Surface topography analysis using scanning electron microscopy and profilometry indicated that longitudinal-torsional ultrasonic rolling reduced surface roughness by 45% to 55% compared to traditional gear hobbing. The roughness parameter \( R_a \) decreased with increasing damping torque but increased with spindle speed due to reduced hammering density. The empirical relationship for roughness \( R_a \) is:
$$ R_a = C_1 \cdot n + \frac{C_2}{T} $$
where \( n \) is the spindle speed, \( T \) is the damping torque, and \( C_1 \), \( C_2 \) are coefficients. At 60 rpm and 60 Nm torque, \( R_a \) dropped from 0.8 μm to 0.35 μm. The surface morphology transitioned from distinct grinding marks to a smoother, more uniform texture, enhancing fatigue resistance.

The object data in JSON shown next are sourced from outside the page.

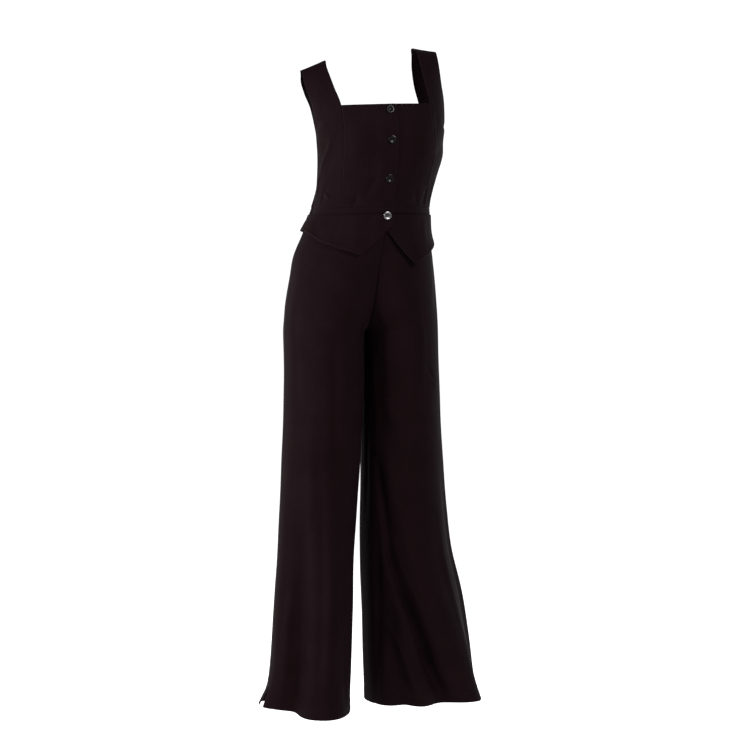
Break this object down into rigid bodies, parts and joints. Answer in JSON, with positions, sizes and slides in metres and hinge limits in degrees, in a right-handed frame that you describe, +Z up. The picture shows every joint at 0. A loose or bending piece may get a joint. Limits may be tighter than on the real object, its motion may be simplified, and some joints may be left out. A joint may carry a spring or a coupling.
{
  "type": "jumpsuit",
  "caption": "Sleeveless square-necked jumpsuit with a buttoned waistcoat front, pointed peplum and wide straight trouser legs, in worn form",
  "frame": {"origin": "between the two shoulder straps, on the line where the shoulders carry them", "axes": "+Z up, the garment's front faces -Y, the wearer's left is +X"},
  "size_m": [0.5063, 0.2452, 1.4458],
  "materials": {
    "crepe": "matte black stretch crepe with a faint warm tint",
    "black_button": "polished black resin",
    "metal_button": "bright silver metal with a darker middle"
  },
  "bodies": {
    "root": {"front_centre_right": "crepe", "front_centre_left": "crepe", "front_side_right": "crepe", "front_side_left": "crepe", "back_bodice": "crepe", "waistband_front_right": "crepe", "waistband_front_left": "crepe", "waistband_back": "crepe", "peplum_front_right": "crepe", "peplum_front_left": "crepe", "peplum_back": "crepe", "trouser_front_right": "crepe", "trouser_back_right": "crepe", "trouser_front_left": "crepe", "trouser_back_left": "crepe", "button_1": "black_button", "button_2": "black_button", "button_3": "black_button", "button_waist": "metal_button"}
  },
  "joints": []
}
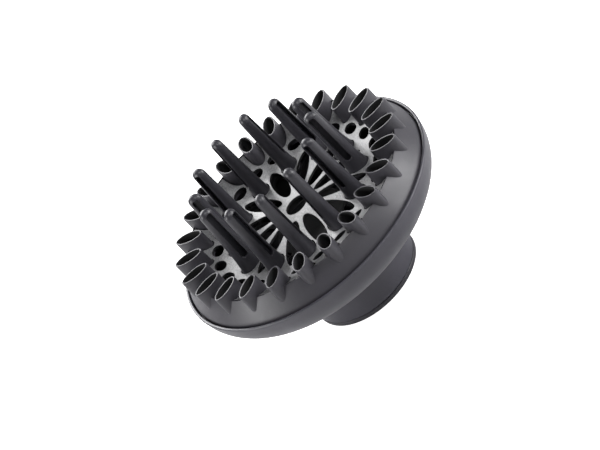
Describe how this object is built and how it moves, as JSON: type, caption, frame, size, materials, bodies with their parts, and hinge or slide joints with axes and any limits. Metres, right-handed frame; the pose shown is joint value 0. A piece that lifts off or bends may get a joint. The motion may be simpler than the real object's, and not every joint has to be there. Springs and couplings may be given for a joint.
{
  "type": "hair dryer diffuser",
  "caption": "Round push-on diffuser: a bowl with a neck, a rim of elliptical air tubes, a perforated pale dish and tall hollow prongs that spread and lift the hair.",
  "frame": {"origin": "centre of the neck's open end, on its lowest face", "axes": "+Z along the air path, out of the neck and through the dish towards the prong tips; +X through the first prong and the first tube"},
  "size_m": [0.1504, 0.1504, 0.1008],
  "materials": {
    "shell_grey": "satin moulded, dark grey with a slight violet cast",
    "face_grey": "satin moulded, dark grey, light reflections along the tube lips",
    "prong_grey": "smooth moulded, dark grey, semi-gloss",
    "plate_silver": "satin pale grey, like a silver-painted moulding",
    "inner_black": "matt black",
    "liner_grey": "satin dark grey",
    "clip_black": "matt black, springy",
    "spring_steel": "bright spring steel",
    "screw_steel": "zinc-plated"
  },
  "bodies": {
    "sleeve": {"neck_liner": "liner_grey", "retaining_ring": "spring_steel", "nozzle_clip_1": "clip_black", "nozzle_clip_2": "clip_black", "nozzle_clip_3": "clip_black", "nozzle_clip_4": "clip_black"},
    "head": {"bowl_shell": "shell_grey", "face_ring": "face_grey", "grille_plate": "plate_silver", "prong_carrier": "inner_black", "air_deflector": "inner_black", "prong_01": "prong_grey", "prong_02": "prong_grey", "prong_03": "prong_grey", "prong_04": "prong_grey", "prong_05": "prong_grey", "prong_06": "prong_grey", "prong_07": "prong_grey", "prong_08": "prong_grey", "prong_09": "prong_grey", "prong_10": "prong_grey", "prong_11": "prong_grey", "prong_12": "prong_grey", "case_screw_1": "screw_steel", "case_screw_2": "screw_steel", "case_screw_3": "screw_steel", "case_screw_4": "screw_steel", "carrier_screw_1": "screw_steel", "carrier_screw_2": "screw_steel", "carrier_screw_3": "screw_steel", "carrier_screw_4": "screw_steel"}
  },
  "joints": [
    {"name": "head_swivel", "type": "hinge", "parent": "sleeve", "child": "head", "pos_m": [0, 0, 0.016], "axis": [0, 0, 1], "continuous": true}
  ]
}
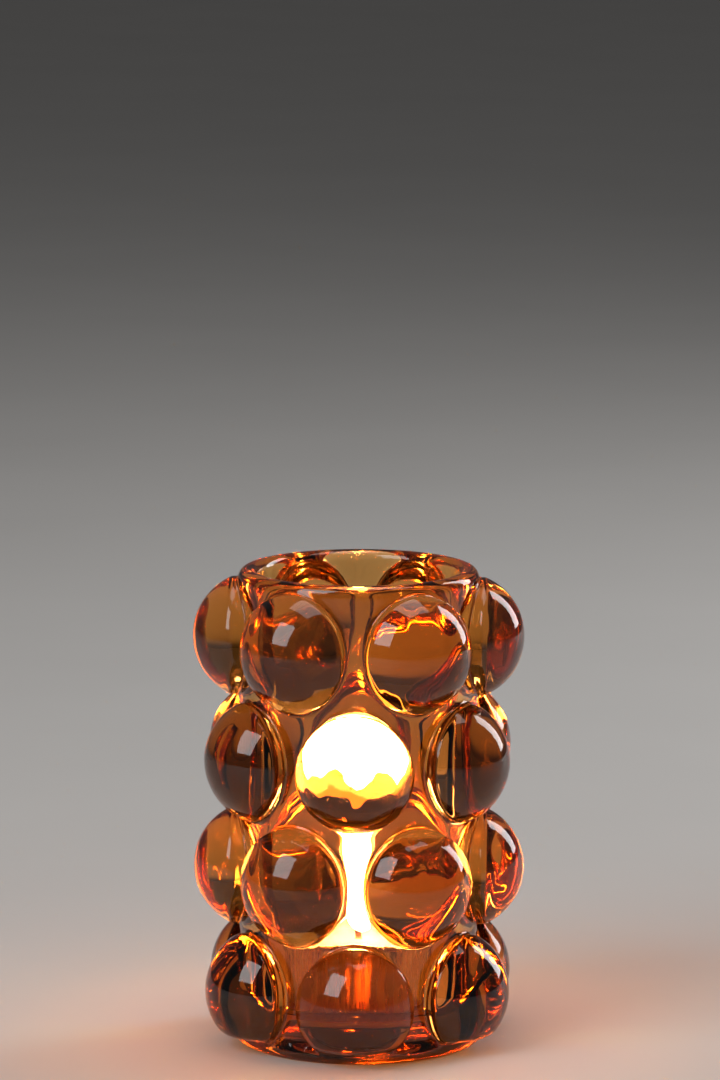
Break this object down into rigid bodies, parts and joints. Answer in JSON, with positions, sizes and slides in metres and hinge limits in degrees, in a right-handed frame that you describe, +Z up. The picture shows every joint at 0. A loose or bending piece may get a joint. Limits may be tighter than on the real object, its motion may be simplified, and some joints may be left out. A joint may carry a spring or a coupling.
{
  "type": "glass tealight holder",
  "caption": "Thick-walled amber glass cylinder studded all round with large domed glass lenses, holding a loose tealight candle in an aluminium cup.",
  "frame": {"origin": "middle of the foot, on the surface that the holder stands on", "axes": "+Z up along the cup's axis; -Y is the front, which a lens of rows 2 and 4 faces"},
  "size_m": [0.083, 0.083, 0.12],
  "materials": {
    "amber_glass": "fire-polished clear amber glass",
    "tin_aluminium": "bright rolled aluminium foil, finely creased",
    "clip_steel": "thin tinned steel",
    "wick_cotton": "braided cotton, charred at the tip",
    "candle_wax": "white paraffin wax"
  },
  "bodies": {
    "holder": {"glass_cup": "amber_glass", "lens_row1_1": "amber_glass", "lens_row1_2": "amber_glass", "lens_row1_3": "amber_glass", "lens_row1_4": "amber_glass", "lens_row1_5": "amber_glass", "lens_row1_6": "amber_glass", "lens_row2_1": "amber_glass", "lens_row2_2": "amber_glass", "lens_row2_3": "amber_glass", "lens_row2_4": "amber_glass", "lens_row2_5": "amber_glass", "lens_row2_6": "amber_glass", "lens_row3_1": "amber_glass", "lens_row3_2": "amber_glass", "lens_row3_3": "amber_glass", "lens_row3_4": "amber_glass", "lens_row3_5": "amber_glass", "lens_row3_6": "amber_glass", "lens_row4_1": "amber_glass", "lens_row4_2": "amber_glass", "lens_row4_3": "amber_glass", "lens_row4_4": "amber_glass", "lens_row4_5": "amber_glass", "lens_row4_6": "amber_glass"},
    "tin": {"tealight_tin": "tin_aluminium"},
    "candle": {"wax": "candle_wax", "wick_clip": "clip_steel", "wick": "wick_cotton"}
  },
  "joints": [
    {"name": "tealight_lift", "type": "slide", "parent": "holder", "child": "tin", "axis": [0, 0, 1], "range_m": [0, 0.125]},
    {"name": "wax_lift", "type": "slide", "parent": "tin", "child": "candle", "axis": [0, 0, 1], "range_m": [0, 0.022]}
  ]
}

In conclusion, integrating longitudinal-torsional ultrasonic rolling into the gear hobbing process on a gear hobbing machine significantly enhances surface characteristics. The theoretical and finite element models confirm that ultrasonic vibrations elevate contact stresses, inducing beneficial plastic deformation. Experimental results validate improvements in residual stress, microhardness, and surface roughness, underscoring the efficacy of this method for high-performance gear manufacturing. Future work could optimize ultrasonic parameters for specific gear hobbing applications, further advancing the capabilities of gear hobbing machines.